• _To be done_
Write the listing out again, all of it, word for word.

===== Information shown

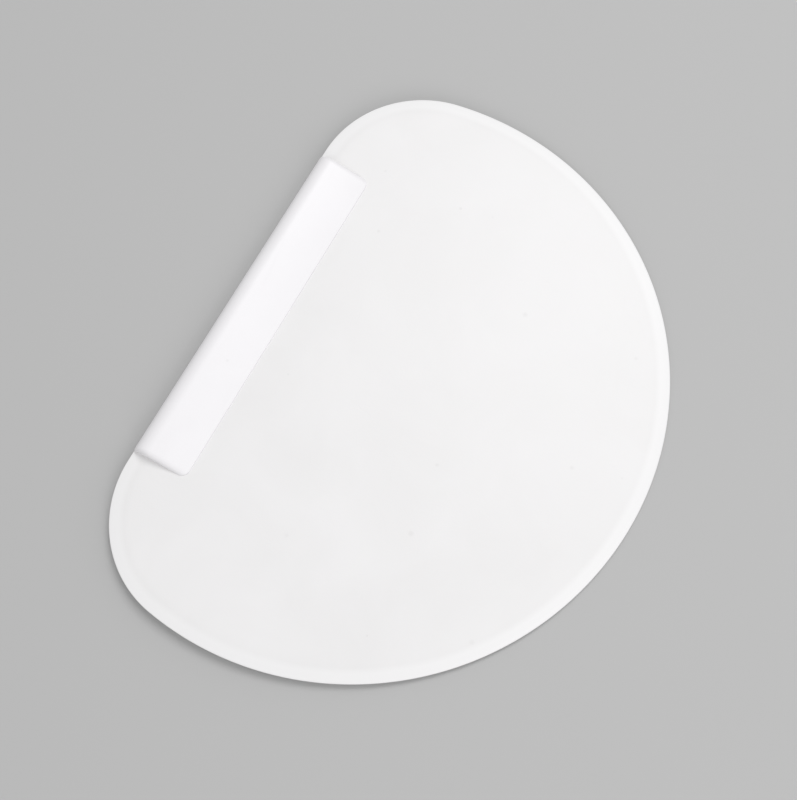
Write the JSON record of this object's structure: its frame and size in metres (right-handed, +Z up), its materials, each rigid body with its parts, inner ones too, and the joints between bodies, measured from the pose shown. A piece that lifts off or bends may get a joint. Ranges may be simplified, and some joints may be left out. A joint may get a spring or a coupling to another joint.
{
  "type": "dough scraper",
  "caption": "Half-round flexible plastic dough scraper: a thin D-shaped blade with a bevelled rim and a rigid wedge-shaped grip pinned over its straight edge.",
  "frame": {"origin": "on the bench under the middle of the scraper's box, with the scraper at rest on the heel of its grip and on the far end of its blade", "axes": "+X along the grip, +Y from the grip towards the curved scraping rim, +Z up from the bench; the blade slopes down by 1.7 degrees towards +Y"},
  "size_m": [0.14, 0.103, 0.007],
  "materials": {
    "blade_plastic": "satin, flexible and slightly translucent",
    "grip_plastic": "satin, rigid and opaque"
  },
  "bodies": {
    "root": {"blade": "blade_plastic", "grip_front": "grip_plastic", "grip_back": "grip_plastic"}
  },
  "joints": []
}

==========

• _Finished answer_
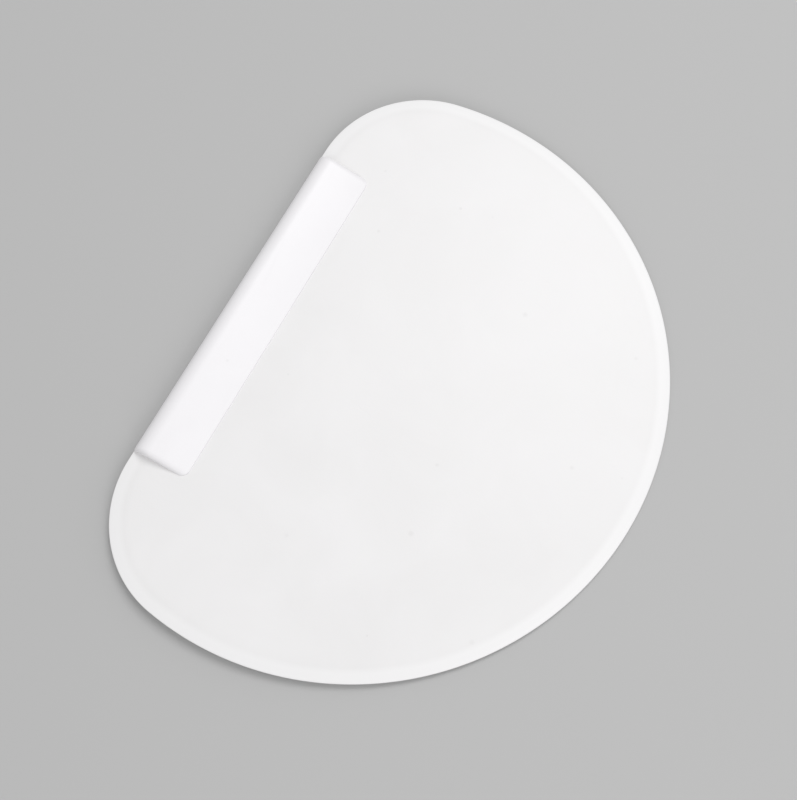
Write the JSON record of this object's structure: its frame and size in metres (right-handed, +Z up), its materials, each rigid body with its parts, inner ones too, and the joints between bodies, measured from the pose shown. A piece that lifts off or bends may get a joint. Ranges may be simplified, and some joints may be left out. A joint may get a spring or a coupling to another joint.
{
  "type": "dough scraper",
  "caption": "Half-round flexible plastic dough scraper: a thin D-shaped blade with a bevelled rim and a rigid wedge-shaped grip pinned over its straight edge.",
  "frame": {"origin": "on the bench under the middle of the scraper's box, with the scraper at rest on the heel of its grip and on the far end of its blade", "axes": "+X along the grip, +Y from the grip towards the curved scraping rim, +Z up from the bench; the blade slopes down by 1.7 degrees towards +Y"},
  "size_m": [0.14, 0.103, 0.007],
  "materials": {
    "blade_plastic": "satin, flexible and slightly translucent",
    "grip_plastic": "satin, rigid and opaque"
  },
  "bodies": {
    "root": {"blade": "blade_plastic", "grip_front": "grip_plastic", "grip_back": "grip_plastic"}
  },
  "joints": []
}